Plus, at the time - and still somewhat now - I was thinking that though fics are something we're not allowed to "make a profit from" perhaps, recs and reviews definitely are not something it's illegal to profit from. (though FFN and others do put ads on fic after all, so why not).

So anyway, yes, Trust networks for recs I think are good. The 'remixable' button is a definite plus.
Oh, man, a digg.com approach to reccing could definitely work. del.icio.us comes close, but I bet it could be done better.
I think this is needed and long past needed.

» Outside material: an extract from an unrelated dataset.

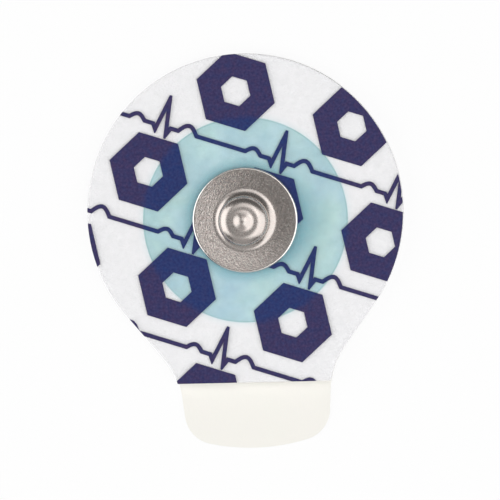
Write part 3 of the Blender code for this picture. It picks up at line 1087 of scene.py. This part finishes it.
def standing(place: Vector, away: Vector, side: Vector) -> Matrix:
    """The pose of a lamp or camera at a place, with the way back from what it sees and its own right."""
    turned = Matrix((side, away.cross(side), away)).transposed()
    return Matrix.Translation(place) @ turned.to_4x4()


@dataclass(frozen=True)
class Softbox:
    """A square lamp that stands off the electrode in a direction, in degrees, and faces it."""

    name: str
    heading: float
    off_zenith: float
    width: float
    height: float
    radiance: float
    distance: float = 0.5

    def build(self, right: Vector, up: Vector) -> None:
        """Place the lamp, whose power is its radiance times its area times pi.

        Args:
            right: The picture's right, in the floor's plane.
            up: The picture's top, in the floor's plane.
        """
        light = bpy.data.lights.new(self.name, "AREA")
        light.shape = "RECTANGLE"
        light.size, light.size_y = self.width, self.height
        light.energy = self.radiance * math.pi * self.width * self.height
        heading, tilt = math.radians(self.heading), math.radians(self.off_zenith)
        level = right * math.cos(heading) + up * math.sin(heading)
        towards = level * math.sin(tilt) + ZENITH * math.cos(tilt)
        side = right * -math.sin(heading) + up * math.cos(heading)
        lamp = bpy.data.objects.new(self.name, light)
        lamp.matrix_world = standing(towards * self.distance, towards, side)
        bpy.context.scene.collection.objects.link(lamp)


@dataclass
class Studio:
    """Pale floor, plain surroundings, soft lamps and the camera of the picture."""

    roll: float = math.radians(3.3)
    lean_right: float = math.radians(4.6)
    lean_up: float = math.radians(2.4)
    distance: float = 0.40
    frame_width: float = 37.9 * MM
    target: Triple = (0.228 * MM, -2.297 * MM, 1.1 * MM)
    sensor: float = 36.0
    near_clip: float = 0.01
    far_clip: float = 10.0
    floor_radius: float = 1.5
    floor_drop: float = 0.03 * MM
    floor_sides: int = 128
    floor_tone: Triple = (0.88, 0.88, 0.88)
    floor_share: float = 0.90
    contact_reach: float = 2.0 * MM
    surroundings: float = 0.15
    lamps: tuple[Softbox, ...] = (
        Softbox("left_softbox", 180.0, 57.0, 0.60, 0.50, 1.95),
        Softbox("right_softbox", -13.0, 44.0, 0.64, 0.72, 1.59),
        Softbox("back_softbox", 80.0, 20.0, 0.30, 0.26, 1.00),
        Softbox("front_softbox", -95.0, 52.0, 0.46, 0.60, 0.36),
        Softbox("ceiling", 0.0, 0.0, 1.08, 1.08, 0.12, distance=0.9),
        Softbox("light_table", 0.0, 180.0, 0.40, 0.40, 3.0),
    )

    def build(self) -> None:
        """Set the scene round the electrode."""
        self.floor()
        self.world()
        right = Vector((math.cos(self.roll), -math.sin(self.roll), 0.0))
        up = Vector((math.sin(self.roll), math.cos(self.roll), 0.0))
        for lamp in self.lamps:
            lamp.build(right, up)
        self.camera(right, up)
        bpy.context.scene.view_settings.view_transform = "Standard"

    def floor(self) -> None:
        """A wide round floor just under the electrode, white to the camera and seen from above only."""
        angles = np.linspace(0.0, math.tau, self.floor_sides, endpoint=False)
        ring = np.stack([np.cos(angles), np.sin(angles), np.zeros_like(angles)], axis=1) * self.floor_radius
        points = np.concatenate([ring, [[0.0, 0.0, 0.0]]]) - (0.0, 0.0, self.floor_drop)
        column = np.arange(self.floor_sides)
        caps = np.stack([column, (column + 1) % self.floor_sides, np.full_like(column, self.floor_sides)], axis=1)
        made = Surface(points, np.empty((0, 4), int), caps).piece("floor")
        made.data.materials.append(self.floor_paint())

    def floor_paint(self) -> bpy.types.Material:
        """Pale paint, mostly plain white to the camera and to mirrored rays.

        It is clear from below, to shadow rays and to the diffuse rays that start right above it, so
        that the light table reaches the underside and the narrow gap doesn't glow.

        Returns:
            The new material.
        """
        made = bpy.data.materials.new("pale_floor")
        made.use_nodes = True
        made.node_tree.nodes.clear()
        board = Board(made.node_tree)
        path = board.add("ShaderNodeLightPath").outputs
        seen = board.maths("MAXIMUM", path["Is Camera Ray"], path["Is Glossy Ray"])
        seen = board.maths("MAXIMUM", seen, path["Is Transmission Ray"])
        paint = board.add("ShaderNodeBsdfDiffuse", {"Color": self.floor_tone}).outputs[0]
        white = board.add("ShaderNodeEmission", {"Strength": 1.0}).outputs[0]
        share = board.weaken(seen, self.floor_share)
        lit = board.add("ShaderNodeMixShader", {0: share, 1: paint, 2: white}).outputs[0]
        clear = board.add("ShaderNodeBsdfTransparent").outputs[0]
        below = board.add("ShaderNodeNewGeometry").outputs["Backfacing"]
        close = board.maths("LESS_THAN", path["Ray Length"], self.contact_reach)
        through = board.maths("MULTIPLY", path["Is Diffuse Ray"], close)
        through = board.maths("MAXIMUM", path["Is Shadow Ray"], through)
        through = board.maths("MAXIMUM", below, through)
        whole = board.add("ShaderNodeMixShader", {0: through, 1: lit, 2: clear}).outputs[0]
        board.add("ShaderNodeOutputMaterial", {"Surface": whole})
        return made

    def world(self) -> None:
        """Plain grey surroundings."""
        world = bpy.data.worlds.new("surroundings")
        world.use_nodes = True
        feeds = {"Color": (1.0, 1.0, 1.0), "Strength": self.surroundings}
        Board(world.node_tree).feed(world.node_tree.nodes["Background"], feeds)
        bpy.context.scene.world = world

    def camera(self, right: Vector, up: Vector) -> None:
        """Stand the camera off the stud at the picture's lean and aim it at the frame's middle.

        Args:
            right: The picture's right, in the floor's plane.
            up: The picture's top, in the floor's plane.
        """
        lean = right * math.tan(self.lean_right) + up * math.tan(self.lean_up) + ZENITH
        place, target = lean * self.distance, Vector(self.target)
        away = (place - target).normalized()
        data = bpy.data.cameras.new("camera")
        data.sensor_width = self.sensor
        data.lens = self.sensor * (place - target).length / self.frame_width
        data.clip_start, data.clip_end = self.near_clip, self.far_clip
        made = bpy.data.objects.new("camera", data)
        made.matrix_world = standing(place, away, up.cross(away).normalized())
        bpy.context.scene.collection.objects.link(made)
        bpy.context.scene.camera = made


def main() -> None:
    """Build the electrode from the skin upwards, then the studio."""
    logging.basicConfig(level=logging.INFO, format="%(name)s: %(message)s")
    parts: list[Part] = [
        FoamPad(),
        GelDisc(),
        CarriedNodes(CoatedPlastic(), "sensor_eyelet"),
        CarriedNodes(FilmSheet(), "printed_film"),
        CarriedNodes(NavyInk(), "print_"),
        CarriedNodes(CreamStrip(), "pull_tab"),
        SnapStud(),
    ]
    for part in parts:
        for piece in part.build():
            log.info("%s: %d faces in %s", piece.name, len(piece.data.polygons), part.finish.name)
    Studio().build()


if __name__ == "__main__":
    main()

There are of course huge fanfic archives out there like ff.net, but the bigger and more public the site, the more restrictive it is, the more stuff around the edges gets cut off. I don't WANT the public face of fanfic to be only the most easily palatable stuff, with the smut and the kink and the controversial subjects marginalized and hidden under the table.

And I particularly don't want to see us all sitting around feeling frustrated while this fabulous community is commodified out from underneath us.

I'm not fit to be a project manager, but I'm great with details and general organizational work. If someone takes this and runs with it, I'd love to help.
I'm in.

Not that I can code or anythiing, but I'll still help however I can.

I have no coding skillz (hello, have you seen my website? I'm partying like it's 1999!) but I will gladly, um, offer ficlets and backrubs and support to people who can actually build things. :-)
It sounds like a cool idea...but I'm thinking you'd need a dedicated server and a lot of donations to offset the cost of that to pull this idea off.

If you think about it, you're proposing something that would be akin to the size of 'The Pit' (fanfiction.net), if not larger. And even they can't survive without advertising revenue...

But damn, it's a great idea. I want that site like...NOW!
I did mean to add, I could probably spare some time for coding or maintenance should you go for this.